Another embodiment in accordance with the present invention is shown in FIG. 4 wherein a diode is depicted of the mesa type utilizing a collector guard ring. The elements of the diode of FIG. 4 may be formed as described according to the corresponding elements of the transistor in FIG. 3. However, it is noted in FIG. 4 that prior to the diffusion of the collector guard ring 10a (numeral 10 in FIG. 3), the emitter oxide aperture is not opened to allow diffusion into the base region 6a during the deposition-drive in sequence. Accordingly, only a single PN junction device is formed. It is noted that, although not shown in FIG. 4, base electrical contacts and collector electrical contacts are formed on region 6a and layer 2a, respectively.

Operation of the diode as depicted in FIG. 4 is similar to the operation of the base-collector regions of the transistor in FIG. 3. Guard ring 10a terminates any base-collector inversion regions which may form along the collector surface so as to reduce leakage and thereby improve operating characteristics of the diode.

Although the invention has been described with respect to two specific embodiments of a mesa-type, PN junction semi-conductor device, it is to be understood that both PNP and NPN mesa-types may be formed. Furthermore, other types of semi-conductor materials beside silicon may be equally advantageously utilized, such as germanium.

Although specific embodiments of this invention have been described herein in conjunction with mesa devices, various modifications to the details of structure and to the steps disclosed in constructing the device will be apparent to those skilled in the art without departing from the scope of the invention.

Claims

What is claimed is:

1. A high voltage passivated semiconductor device of mesa construction and having a guard ring, said device comprising:

a. a first layer having upper and lower surfaces of highly doped semiconductor material of one conductivity type adapted to receive an electrical contact on said lower surface;

b. a moderately doped second layer of semiconductor material of said one conductivity type overlying said upper surface of said first layer;

c. a first region of semiconductor material of opposite conductivity type within said second layer having an exposed surface;

d. isolation means circumscribing said first region and extending into said second layer for isolating selective areas of said first region; and

e. a highly doped second region of said one conductivity type overlying said second layer and circumscribing said isolation means.

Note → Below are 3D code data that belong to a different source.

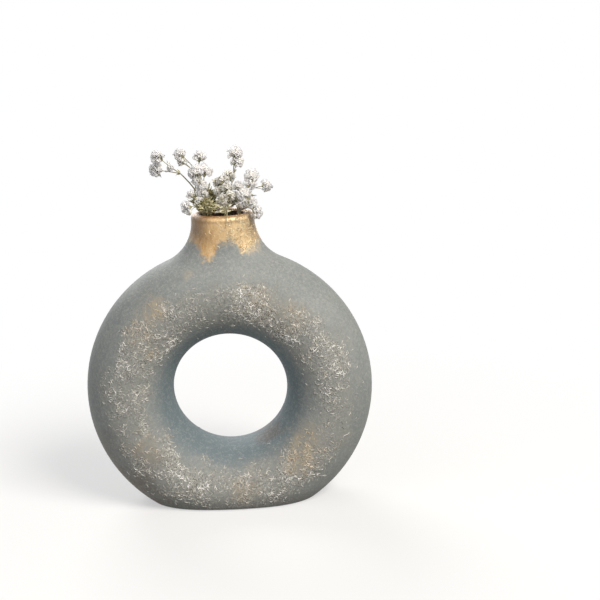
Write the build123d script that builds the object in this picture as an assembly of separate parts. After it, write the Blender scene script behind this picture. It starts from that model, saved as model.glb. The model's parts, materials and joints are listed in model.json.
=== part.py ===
from build123d import *
from math import asin, cos, pi, radians, sin, sqrt, tan
import os

# A donut vase: a hollow ceramic ring with a short neck, and dried baby's-breath standing in it.
# Millimetres, +Z up. The origin is the centre of the foot, on the ground.
# X runs across the ring, and Y runs through its hole.

# Driving sizes of the vase body
ring_outer_radius = 80.0
tube_half_width = 24.0  # half the tube's thickness, measured out from the ring's centre
tube_half_depth = 26.4  # half the tube's thickness, measured from front to back
foot_cut = 15.5  # how much of the ring's bottom the flat foot takes away
neck_rise = 19.5  # how far the mouth stands above the ring's top
neck_radius = 17.2
neck_blend_radius = 24.0
mouth_radius = 12.3
wall = 4.5
lip_outer_round = 2.8
lip_inner_round = 1.9
foot_edge_round = 3.0
foot_recess_inset = 8.0  # from the foot's edge to the recess under it
foot_recess_depth = 1.4
cavity_sides = 16  # the cavity is never seen, so its section is a polygon with this many sides
throat_flare_half_length = 25.0  # the throat widens sideways to this where it opens into the ring
throat_flare_half_depth = 12.8
throat_flare_rise = 4.0  # how far above the ring's top the throat begins to widen
throat_flare_foot_share = 0.7  # how high in the cavity's upper half it ends

# Driving sizes of the sprigs
stem_radius = 0.75
branch_radius = 0.5
stem_circle_at_floor = 8.0  # the stems stand on a circle of this radius on the inner floor
stem_circle_at_mouth = 9.8  # and pass the mouth on this one
stem_floor_gap = 0.45
stem_straight_rise = 3.0  # a stem stays straight this far above the mouth
node_radius = 1.15  # the swelling where a stem forks
node_half_length = 1.4
bloom_radius = 4.0
spray_half_width = 36.0
spray_half_depth = 14.0
spray_height = 34.0

# Sizes that follow from the driving ones
ring_centreline_radius = ring_outer_radius - tube_half_width
ring_centre_height = ring_outer_radius - foot_cut
ring_top_height = ring_centre_height + ring_outer_radius
tube_top_height = ring_centre_height + ring_centreline_radius  # the tube's middle at the ring's top
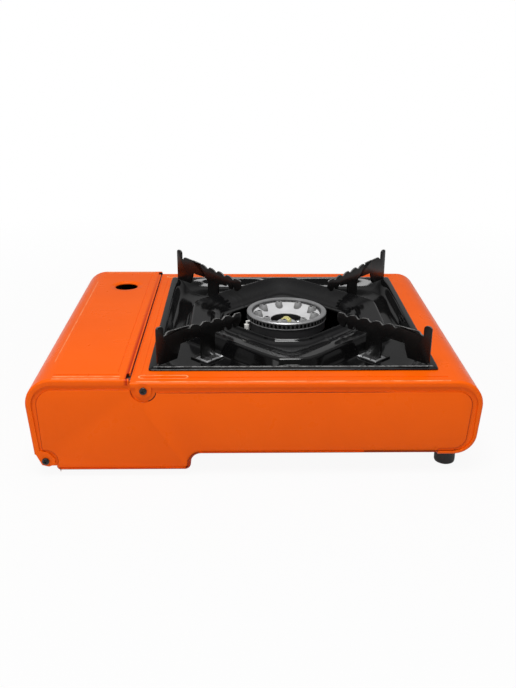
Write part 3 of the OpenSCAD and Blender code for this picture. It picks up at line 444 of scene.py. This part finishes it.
# ---- Screws ----
# Bright zinc screws of the feet, the regulator and the burner head, with cross
# recesses. The heads are turned, the recess is struck.

# Plated or rolled metal: the sheen runs in faint rolled streaks, with stains.
metal_skin, given = new_skin(
    "metal_skin", Place="Vector", Colour="Color", Stain="Color", Streak=(1.0, 1.0, 1.0), Polish=0.3, Age=0.3,
)
streaked = Value(vector_step("MULTIPLY", given.Place, given.Streak)["Vector"])
lines = noise(streaked, 900.0, 3.0, 0.6)
aged = ranged(noise(given.Place, 48.0, 5.0, 0.6), 0.42, 0.78) * given.Age
give(
    metal_skin,
    Colour=mix(aged, given.Colour, given.Stain),
    Roughness=given.Polish + ranged(lines, 0.3, 0.7, -0.05, 0.1) + aged * 0.25,
    Height=lines,
)
bright = finish(
    "bright_zinc", metal_skin, metal=1.0, bump=0.06,
    Colour=(0.72, 0.73, 0.74), Stain=(0.42, 0.4, 0.37), Polish=0.24, Age=0.3,
)


# Faces that look up, or down with way = -1, are picked for the next step.
def pick_flat(piece, way=1):
    for face in piece.data.polygons:
        face.select = face.normal.z * way > 0.9
    bpy.ops.object.mode_set(mode="EDIT")
    bpy.ops.mesh.select_mode(type="FACE")


# What repeats is modelled once, copied to each placing and joined to one mesh.
def set_out(piece, placings, name):
    pieces = [piece]
    for _ in placings[1:]:
        twin = piece.copy()
        twin.data = piece.data.copy()
        bpy.context.scene.collection.objects.link(twin)
        pieces.append(twin)
    for twin, placing in zip(pieces, placings):
        twin.data.transform(placing)
    select_only(*pieces)
    if len(pieces) > 1:
        bpy.ops.object.join()
    piece.name = name


# A screw's size is its head's radius and height, its shank's radius, and its reach.
def cross_screws(name, node, mat, size, placings):
    head_r, head_h, shank_r, reach = size
    select_only()
    bpy.ops.mesh.primitive_cylinder_add(
        vertices=32, radius=head_r, depth=head_h * 0.6, location=(0, 0, head_h * 0.3),
    )
    screw = bpy.context.object
    bpy.ops.object.transform_apply(location=True, rotation=False, scale=False)
    pick_flat(screw, -1)
    bpy.ops.mesh.inset(thickness=head_r - shank_r)
    bpy.ops.mesh.extrude_region_move(TRANSFORM_OT_translate={"value": (0, 0, -reach)})
    bpy.ops.object.mode_set(mode="OBJECT")
    pick_flat(screw)
    for inset, lift in ((0.1, 0.18), (0.16, 0.13), (0.22, 0.09)):
        bpy.ops.mesh.inset(thickness=head_r * inset)
        bpy.ops.transform.translate(value=(0, 0, head_h * lift))
    bpy.ops.object.mode_set(mode="OBJECT")
    for angle in (20, 110):
        bpy.ops.mesh.primitive_cube_add(
            size=1, location=(0, 0, head_h), rotation=(0, 0, math.radians(angle)),
            scale=(head_r * 1.15, head_r * 0.27, head_h * 1.1),
        )
        punch = bpy.context.object
        recess = screw.modifiers.new("recess", "BOOLEAN")
        recess.object = punch
        select_only(screw)
        bpy.ops.object.modifier_apply(modifier="recess")
        bpy.data.objects.remove(punch)
    bpy.ops.object.shade_smooth_by_angle(angle=math.radians(40))
    set_out(screw, placings, name)
    settle(screw, mat, "stove", node)


to_front, to_back, to_floor = (turn_about("X", angle) for angle in (90, -90, 180))
foot_screw = (0.003, 0.0014, 0.0015, 0.0004)
placings = []
for side, seat_z in (("left", 0.0026), ("right", 0.0022)):
    for end in ("front", "rear"):
        foot_x, foot_y, _ = middle("foot_" + end + "_" + side)
        placings.append(Matrix.Translation((foot_x, foot_y, seat_z)) @ to_floor)
cross_screws("foot_cross_screws", "foot_screws", bright, foot_screw, placings)

cover_x, _, cover_z = middle("regulator_screws")
cover_seat, aside = -0.113, 0.01273
cover_screw = (0.0026, 0.0018, 0.0012, 0.0002)
placings = [
    Matrix.Translation((cover_x + aside * i, cover_seat, cover_z + aside * k)) @ to_front
    for i in (-1, 1) for k in (-1, 1)
]
cross_screws("cover_cross_screws", "regulator_screws", bright, cover_screw, placings)

# The burner's ring is fitted three degrees round, with its hub's screws and its posts.
burner_x, burner_y, _ = middle("burner_nut")
fitted = math.radians(3)
hub_seat, hub_screw_out = 0.0742, 0.0106
hub_screw = (0.0022, 0.0018, 0.0012, 0.0002)
placings = [
    Matrix.Translation((burner_x + out * math.cos(fitted), burner_y + out * math.sin(fitted), hub_seat))
    for out in (-hub_screw_out, hub_screw_out)
]
cross_screws("hub_cross_screws", "burner_screws", bright, hub_screw, placings)


# ---- Cartridge bay ----
# Zinc-plated sheet: the partition, the cradle under the cartridge, the rails,
# the pusher and the guide for the cartridge's collar. The plate that warms the
# cartridge is rolled aluminium.
zinc = finish(
    "zinc_plate", metal_skin, metal=1.0, bump=0.08,
    Colour=(0.6, 0.61, 0.62), Stain=(0.4, 0.39, 0.36), Streak=(0.06, 1.0, 1.0), Polish=0.32, Age=0.45,
)
dress(
    zinc, "bay_partition", "cartridge_cradle", "collar_guide", "pusher_rail", "cartridge_pusher",
    "burner_stand", "electrode_bracket", "air_shutter", "lever_pivot_pin",
)
warm = finish(
    "rolled_aluminium", metal_skin, metal=1.0, bump=0.1,
    Colour=(0.75, 0.76, 0.77), Stain=(0.5, 0.47, 0.44), Streak=(1.0, 1.0, 0.05), Polish=0.3, Age=0.5,
)
dress(warm, "heat_plate")


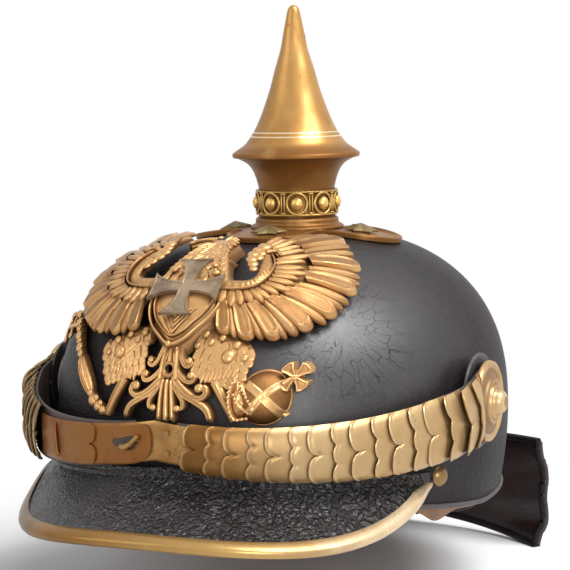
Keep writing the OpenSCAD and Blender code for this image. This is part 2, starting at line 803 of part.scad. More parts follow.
// Rosettes, their screws and nuts
cockade_r = 20;
cockade_t = 1.4;
cockade_lift = skin(side_angle(-rosette_y + cockade_r), belly_z)[0] - left_x + 0.25;
chain_near = cockade_lift + cockade_t + seat;
stack_chain = chain_near + backing_t + 0.9;
module rosette(side) {
    color("#c79a4b")
    at_rosette(side)
        translate([0, 0, stack_chain])
            rotate_extrude($fn = 96)
                polygon([[screw_r + 0.05, 0], [rosette_r, 0], [rosette_r, 1.4], [rosette_r - 1.6, 2.6],
                         [rosette_r - 3, 2.2], [rosette_r - 3.6, 3.6], [rosette_r - 6.2, 4.6],
                         [rosette_r - 7, 4], [rosette_r - 7.6, 5.4], [rosette_r - 10, 6],
                         [5.4, 5.4], [5, rosette_h - 2.2], [3.6, rosette_h - 0.6],
                         [screw_r + 0.05, rosette_h - 0.2]]);
}
module rosette_left() { rosette(1); }
module rosette_right() { rosette(-1); }
screw_in = 6;
screw_low = 0.4;
module rosette_screws() {
    color("#d4a857")
    for (side = [-1, 1])
        at_rosette(side)
            translate([0, 0, -skull_wall - screw_in])
                cylinder(r = screw_r, $fn = 32,
                         h = skull_wall + screw_in + stack_chain + rosette_h - screw_low);
}
module rosette_nuts() {
    color("#8d7a55")
    for (side = [-1, 1])
        at_rosette(side)
            translate([0, 0, -skull_wall - 4.6])
                nut(screw_r, 6, 3);
}

// Cockades under the chain
module cockade(side) {
    at_rosette(side)
        translate([0, 0, cockade_lift])
            difference() {
                cylinder(r = cockade_r, h = cockade_t, $fn = 96);
                translate([0, 0, -1])
                    cylinder(r = screw_r + 0.05, h = 5, $fn = 32);
            }
}
module cockade_left() { color("#1d1d1f") cockade(1); }
module cockade_right() { color("#8e2b26") cockade(-1); }

// Route of the chin chain round the front, by the angle q from the forehead
rosette_q = 90 - abs(side_angle(-rosette_y));
hook_q = 5;
plate_q = 38;
function chain_z(q) = let (a = abs(q))
    a > 35 ? chain_low_z + (rosette_z - chain_low_z) * pow((a - 35) / (rosette_q - 35), 2)
           : chain_low_z + 5.5 * pow((35 - a) / 35, 2);
function chain_at(q) =
    let (u = -90 + q, far = (skull_half_w + chain_gap) * girth(rosette_z, 0) * cos(u),
         flat = sign(q) * (left_x + chain_near),
         near = smooth((abs(q) - 62) / (rosette_q - 62)))
    [mix(far, flat, near), skull_mid_y + (skull_half_l + chain_gap) * sin(u), chain_z(q)];
function chain_dir(q) = unit(chain_at(q + 0.5) - chain_at(q - 0.5));
function chain_h(q) = mix(scale_low_h, scale_high_h, abs(q) / rosette_q);

// Leather backing from the end plate to the rosette
backing_steps = 26;
function backing_section(q) =
    let (p = chain_at(q), d = chain_dir(q), n = unit([d[1], -d[0], 0]), h = chain_h(q) / 2 - 0.6)
    [p + n * backing_t - [0, 0, h], p + n * backing_t + [0, 0, h], p + [0, 0, h], p - [0, 0, h]];
module chain_leather(side) {
    difference() {
        union() {
            loft([for (k = [0 : backing_steps])
                let (a = side * hook_q, b = side * (rosette_q - 1))
                backing_section(mix(max(a, b), min(a, b), k / backing_steps))]);
            at_rosette(side)
                translate([0, 0, chain_near])
                    cylinder(r = 11, h = backing_t, $fn = 64);
        }
        at_rosette(side)
            cylinder(r = screw_r + 0.3, h = 12, $fn = 32);
    }
}
module left_chain_leather() { color("#5a4030") chain_leather(1); }
module right_chain_leather() { color("#5a4030") chain_leather(-1); }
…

2. The semiconductor device of claim 1 further comprising:

a. first electrical contacts to the exposed surface of said first layer; and

b. second electrical contacts to said exposed surface of said first region.

3. The semiconductor device of claim 1 wherein said one conductivity type is N-type and said opposite conductivity type is P-type.

4. The semiconductor device of claim 3 wherein said semiconductor material is silicon.

5. The semiconductor device of claim 1 wherein said isolation means is silicon dioxide.

6. A semiconductor device of claim 1 wherein said isolating means is an insulating glass comprised of:

(a) 50 percent lead oxide;

(b) 40 percent silicon dioxide; and

(c) 10 percent aluminum oxide or equivalent.

7. The semiconductor device of claim 1 wherein said isolation means extends through said second layer into said first layer.

8. The semiconductor device of claim 1 further including a third region of said one conductivity type formed within said first region having an exposed surface for electrical contact thereto, said second layer, said first region, and said third region providing collector, base and emitter regions respectively of a mesa transistor.

9. A method of constructing a passivated semiconductor device having a mesa structure and guard-ring, said method comprising:

a. forming a first layer of semiconductor material having a high concentration of impurity of a first conductivity type;

b. forming a second layer of semiconductor material of said one conductivity type having a lesser concentration of said impurity on said first layer;

c. forming a first region of said opposite conductivity type in said second layer, said first region having an exposed surface for electrical contact thereto;

d. forming a second region of said one conductivity type having a high concentration of said impurity in said second layer which circumscribes said first region; and

e. forming a groove continuous with and between said first and second regions and extending into said second layer, such that the side walls formed by the groove comprise said first and second regions.

10. A method of constructing the semiconductor device of claim 9 wherein said semiconductor material is silicon.

11. A method according to constructing the semiconductor device wherein according to claim 9 said semiconductor material is germanium.

12. The method as described in claim 9 wherein said step of forming a groove comprises:

a. selectively etching an annular groove between said first and second regions which extends into said second layer; and

b. depositing within said groove a quantity of insulating material to isolate said first region from said second region.

13. The method of claim 9 and further including the step of forming a third region of said one conductivity type having a high impurity concentration within said first region, said third region having an exposed surface for electrical contact thereto.

14. The method of claim 13 wherein said step of forming a second region and said step of forming a third region are performed simultaneously.

15. In a high-voltage semiconductor device of mesa construction having a first layer of highly doped semiconductor material of one conductivity type having an electrical contact thereon, a moderately doped second layer of semiconductor material of said one conductivity type overlying said first layer, a first region of semiconductor material of opposite conductivity type within said second layer having an exposed surface with an electrical contact thereon, and isolation means circumscribing said first region and extending into said second layer for isolating selective areas of said first region, the improvement wherein the device further comprises a second highly doped region of said one conductivity type overlying said second layer and circumscribing said isolation means.

16. The semiconductor device of claim 1 wherein said isolation means extending into said second layer terminates at a depth within said second layer.

17. The semiconductor device of claim 1 wherein said one conductivity type is P-type and said opposite conductivity type is N-type.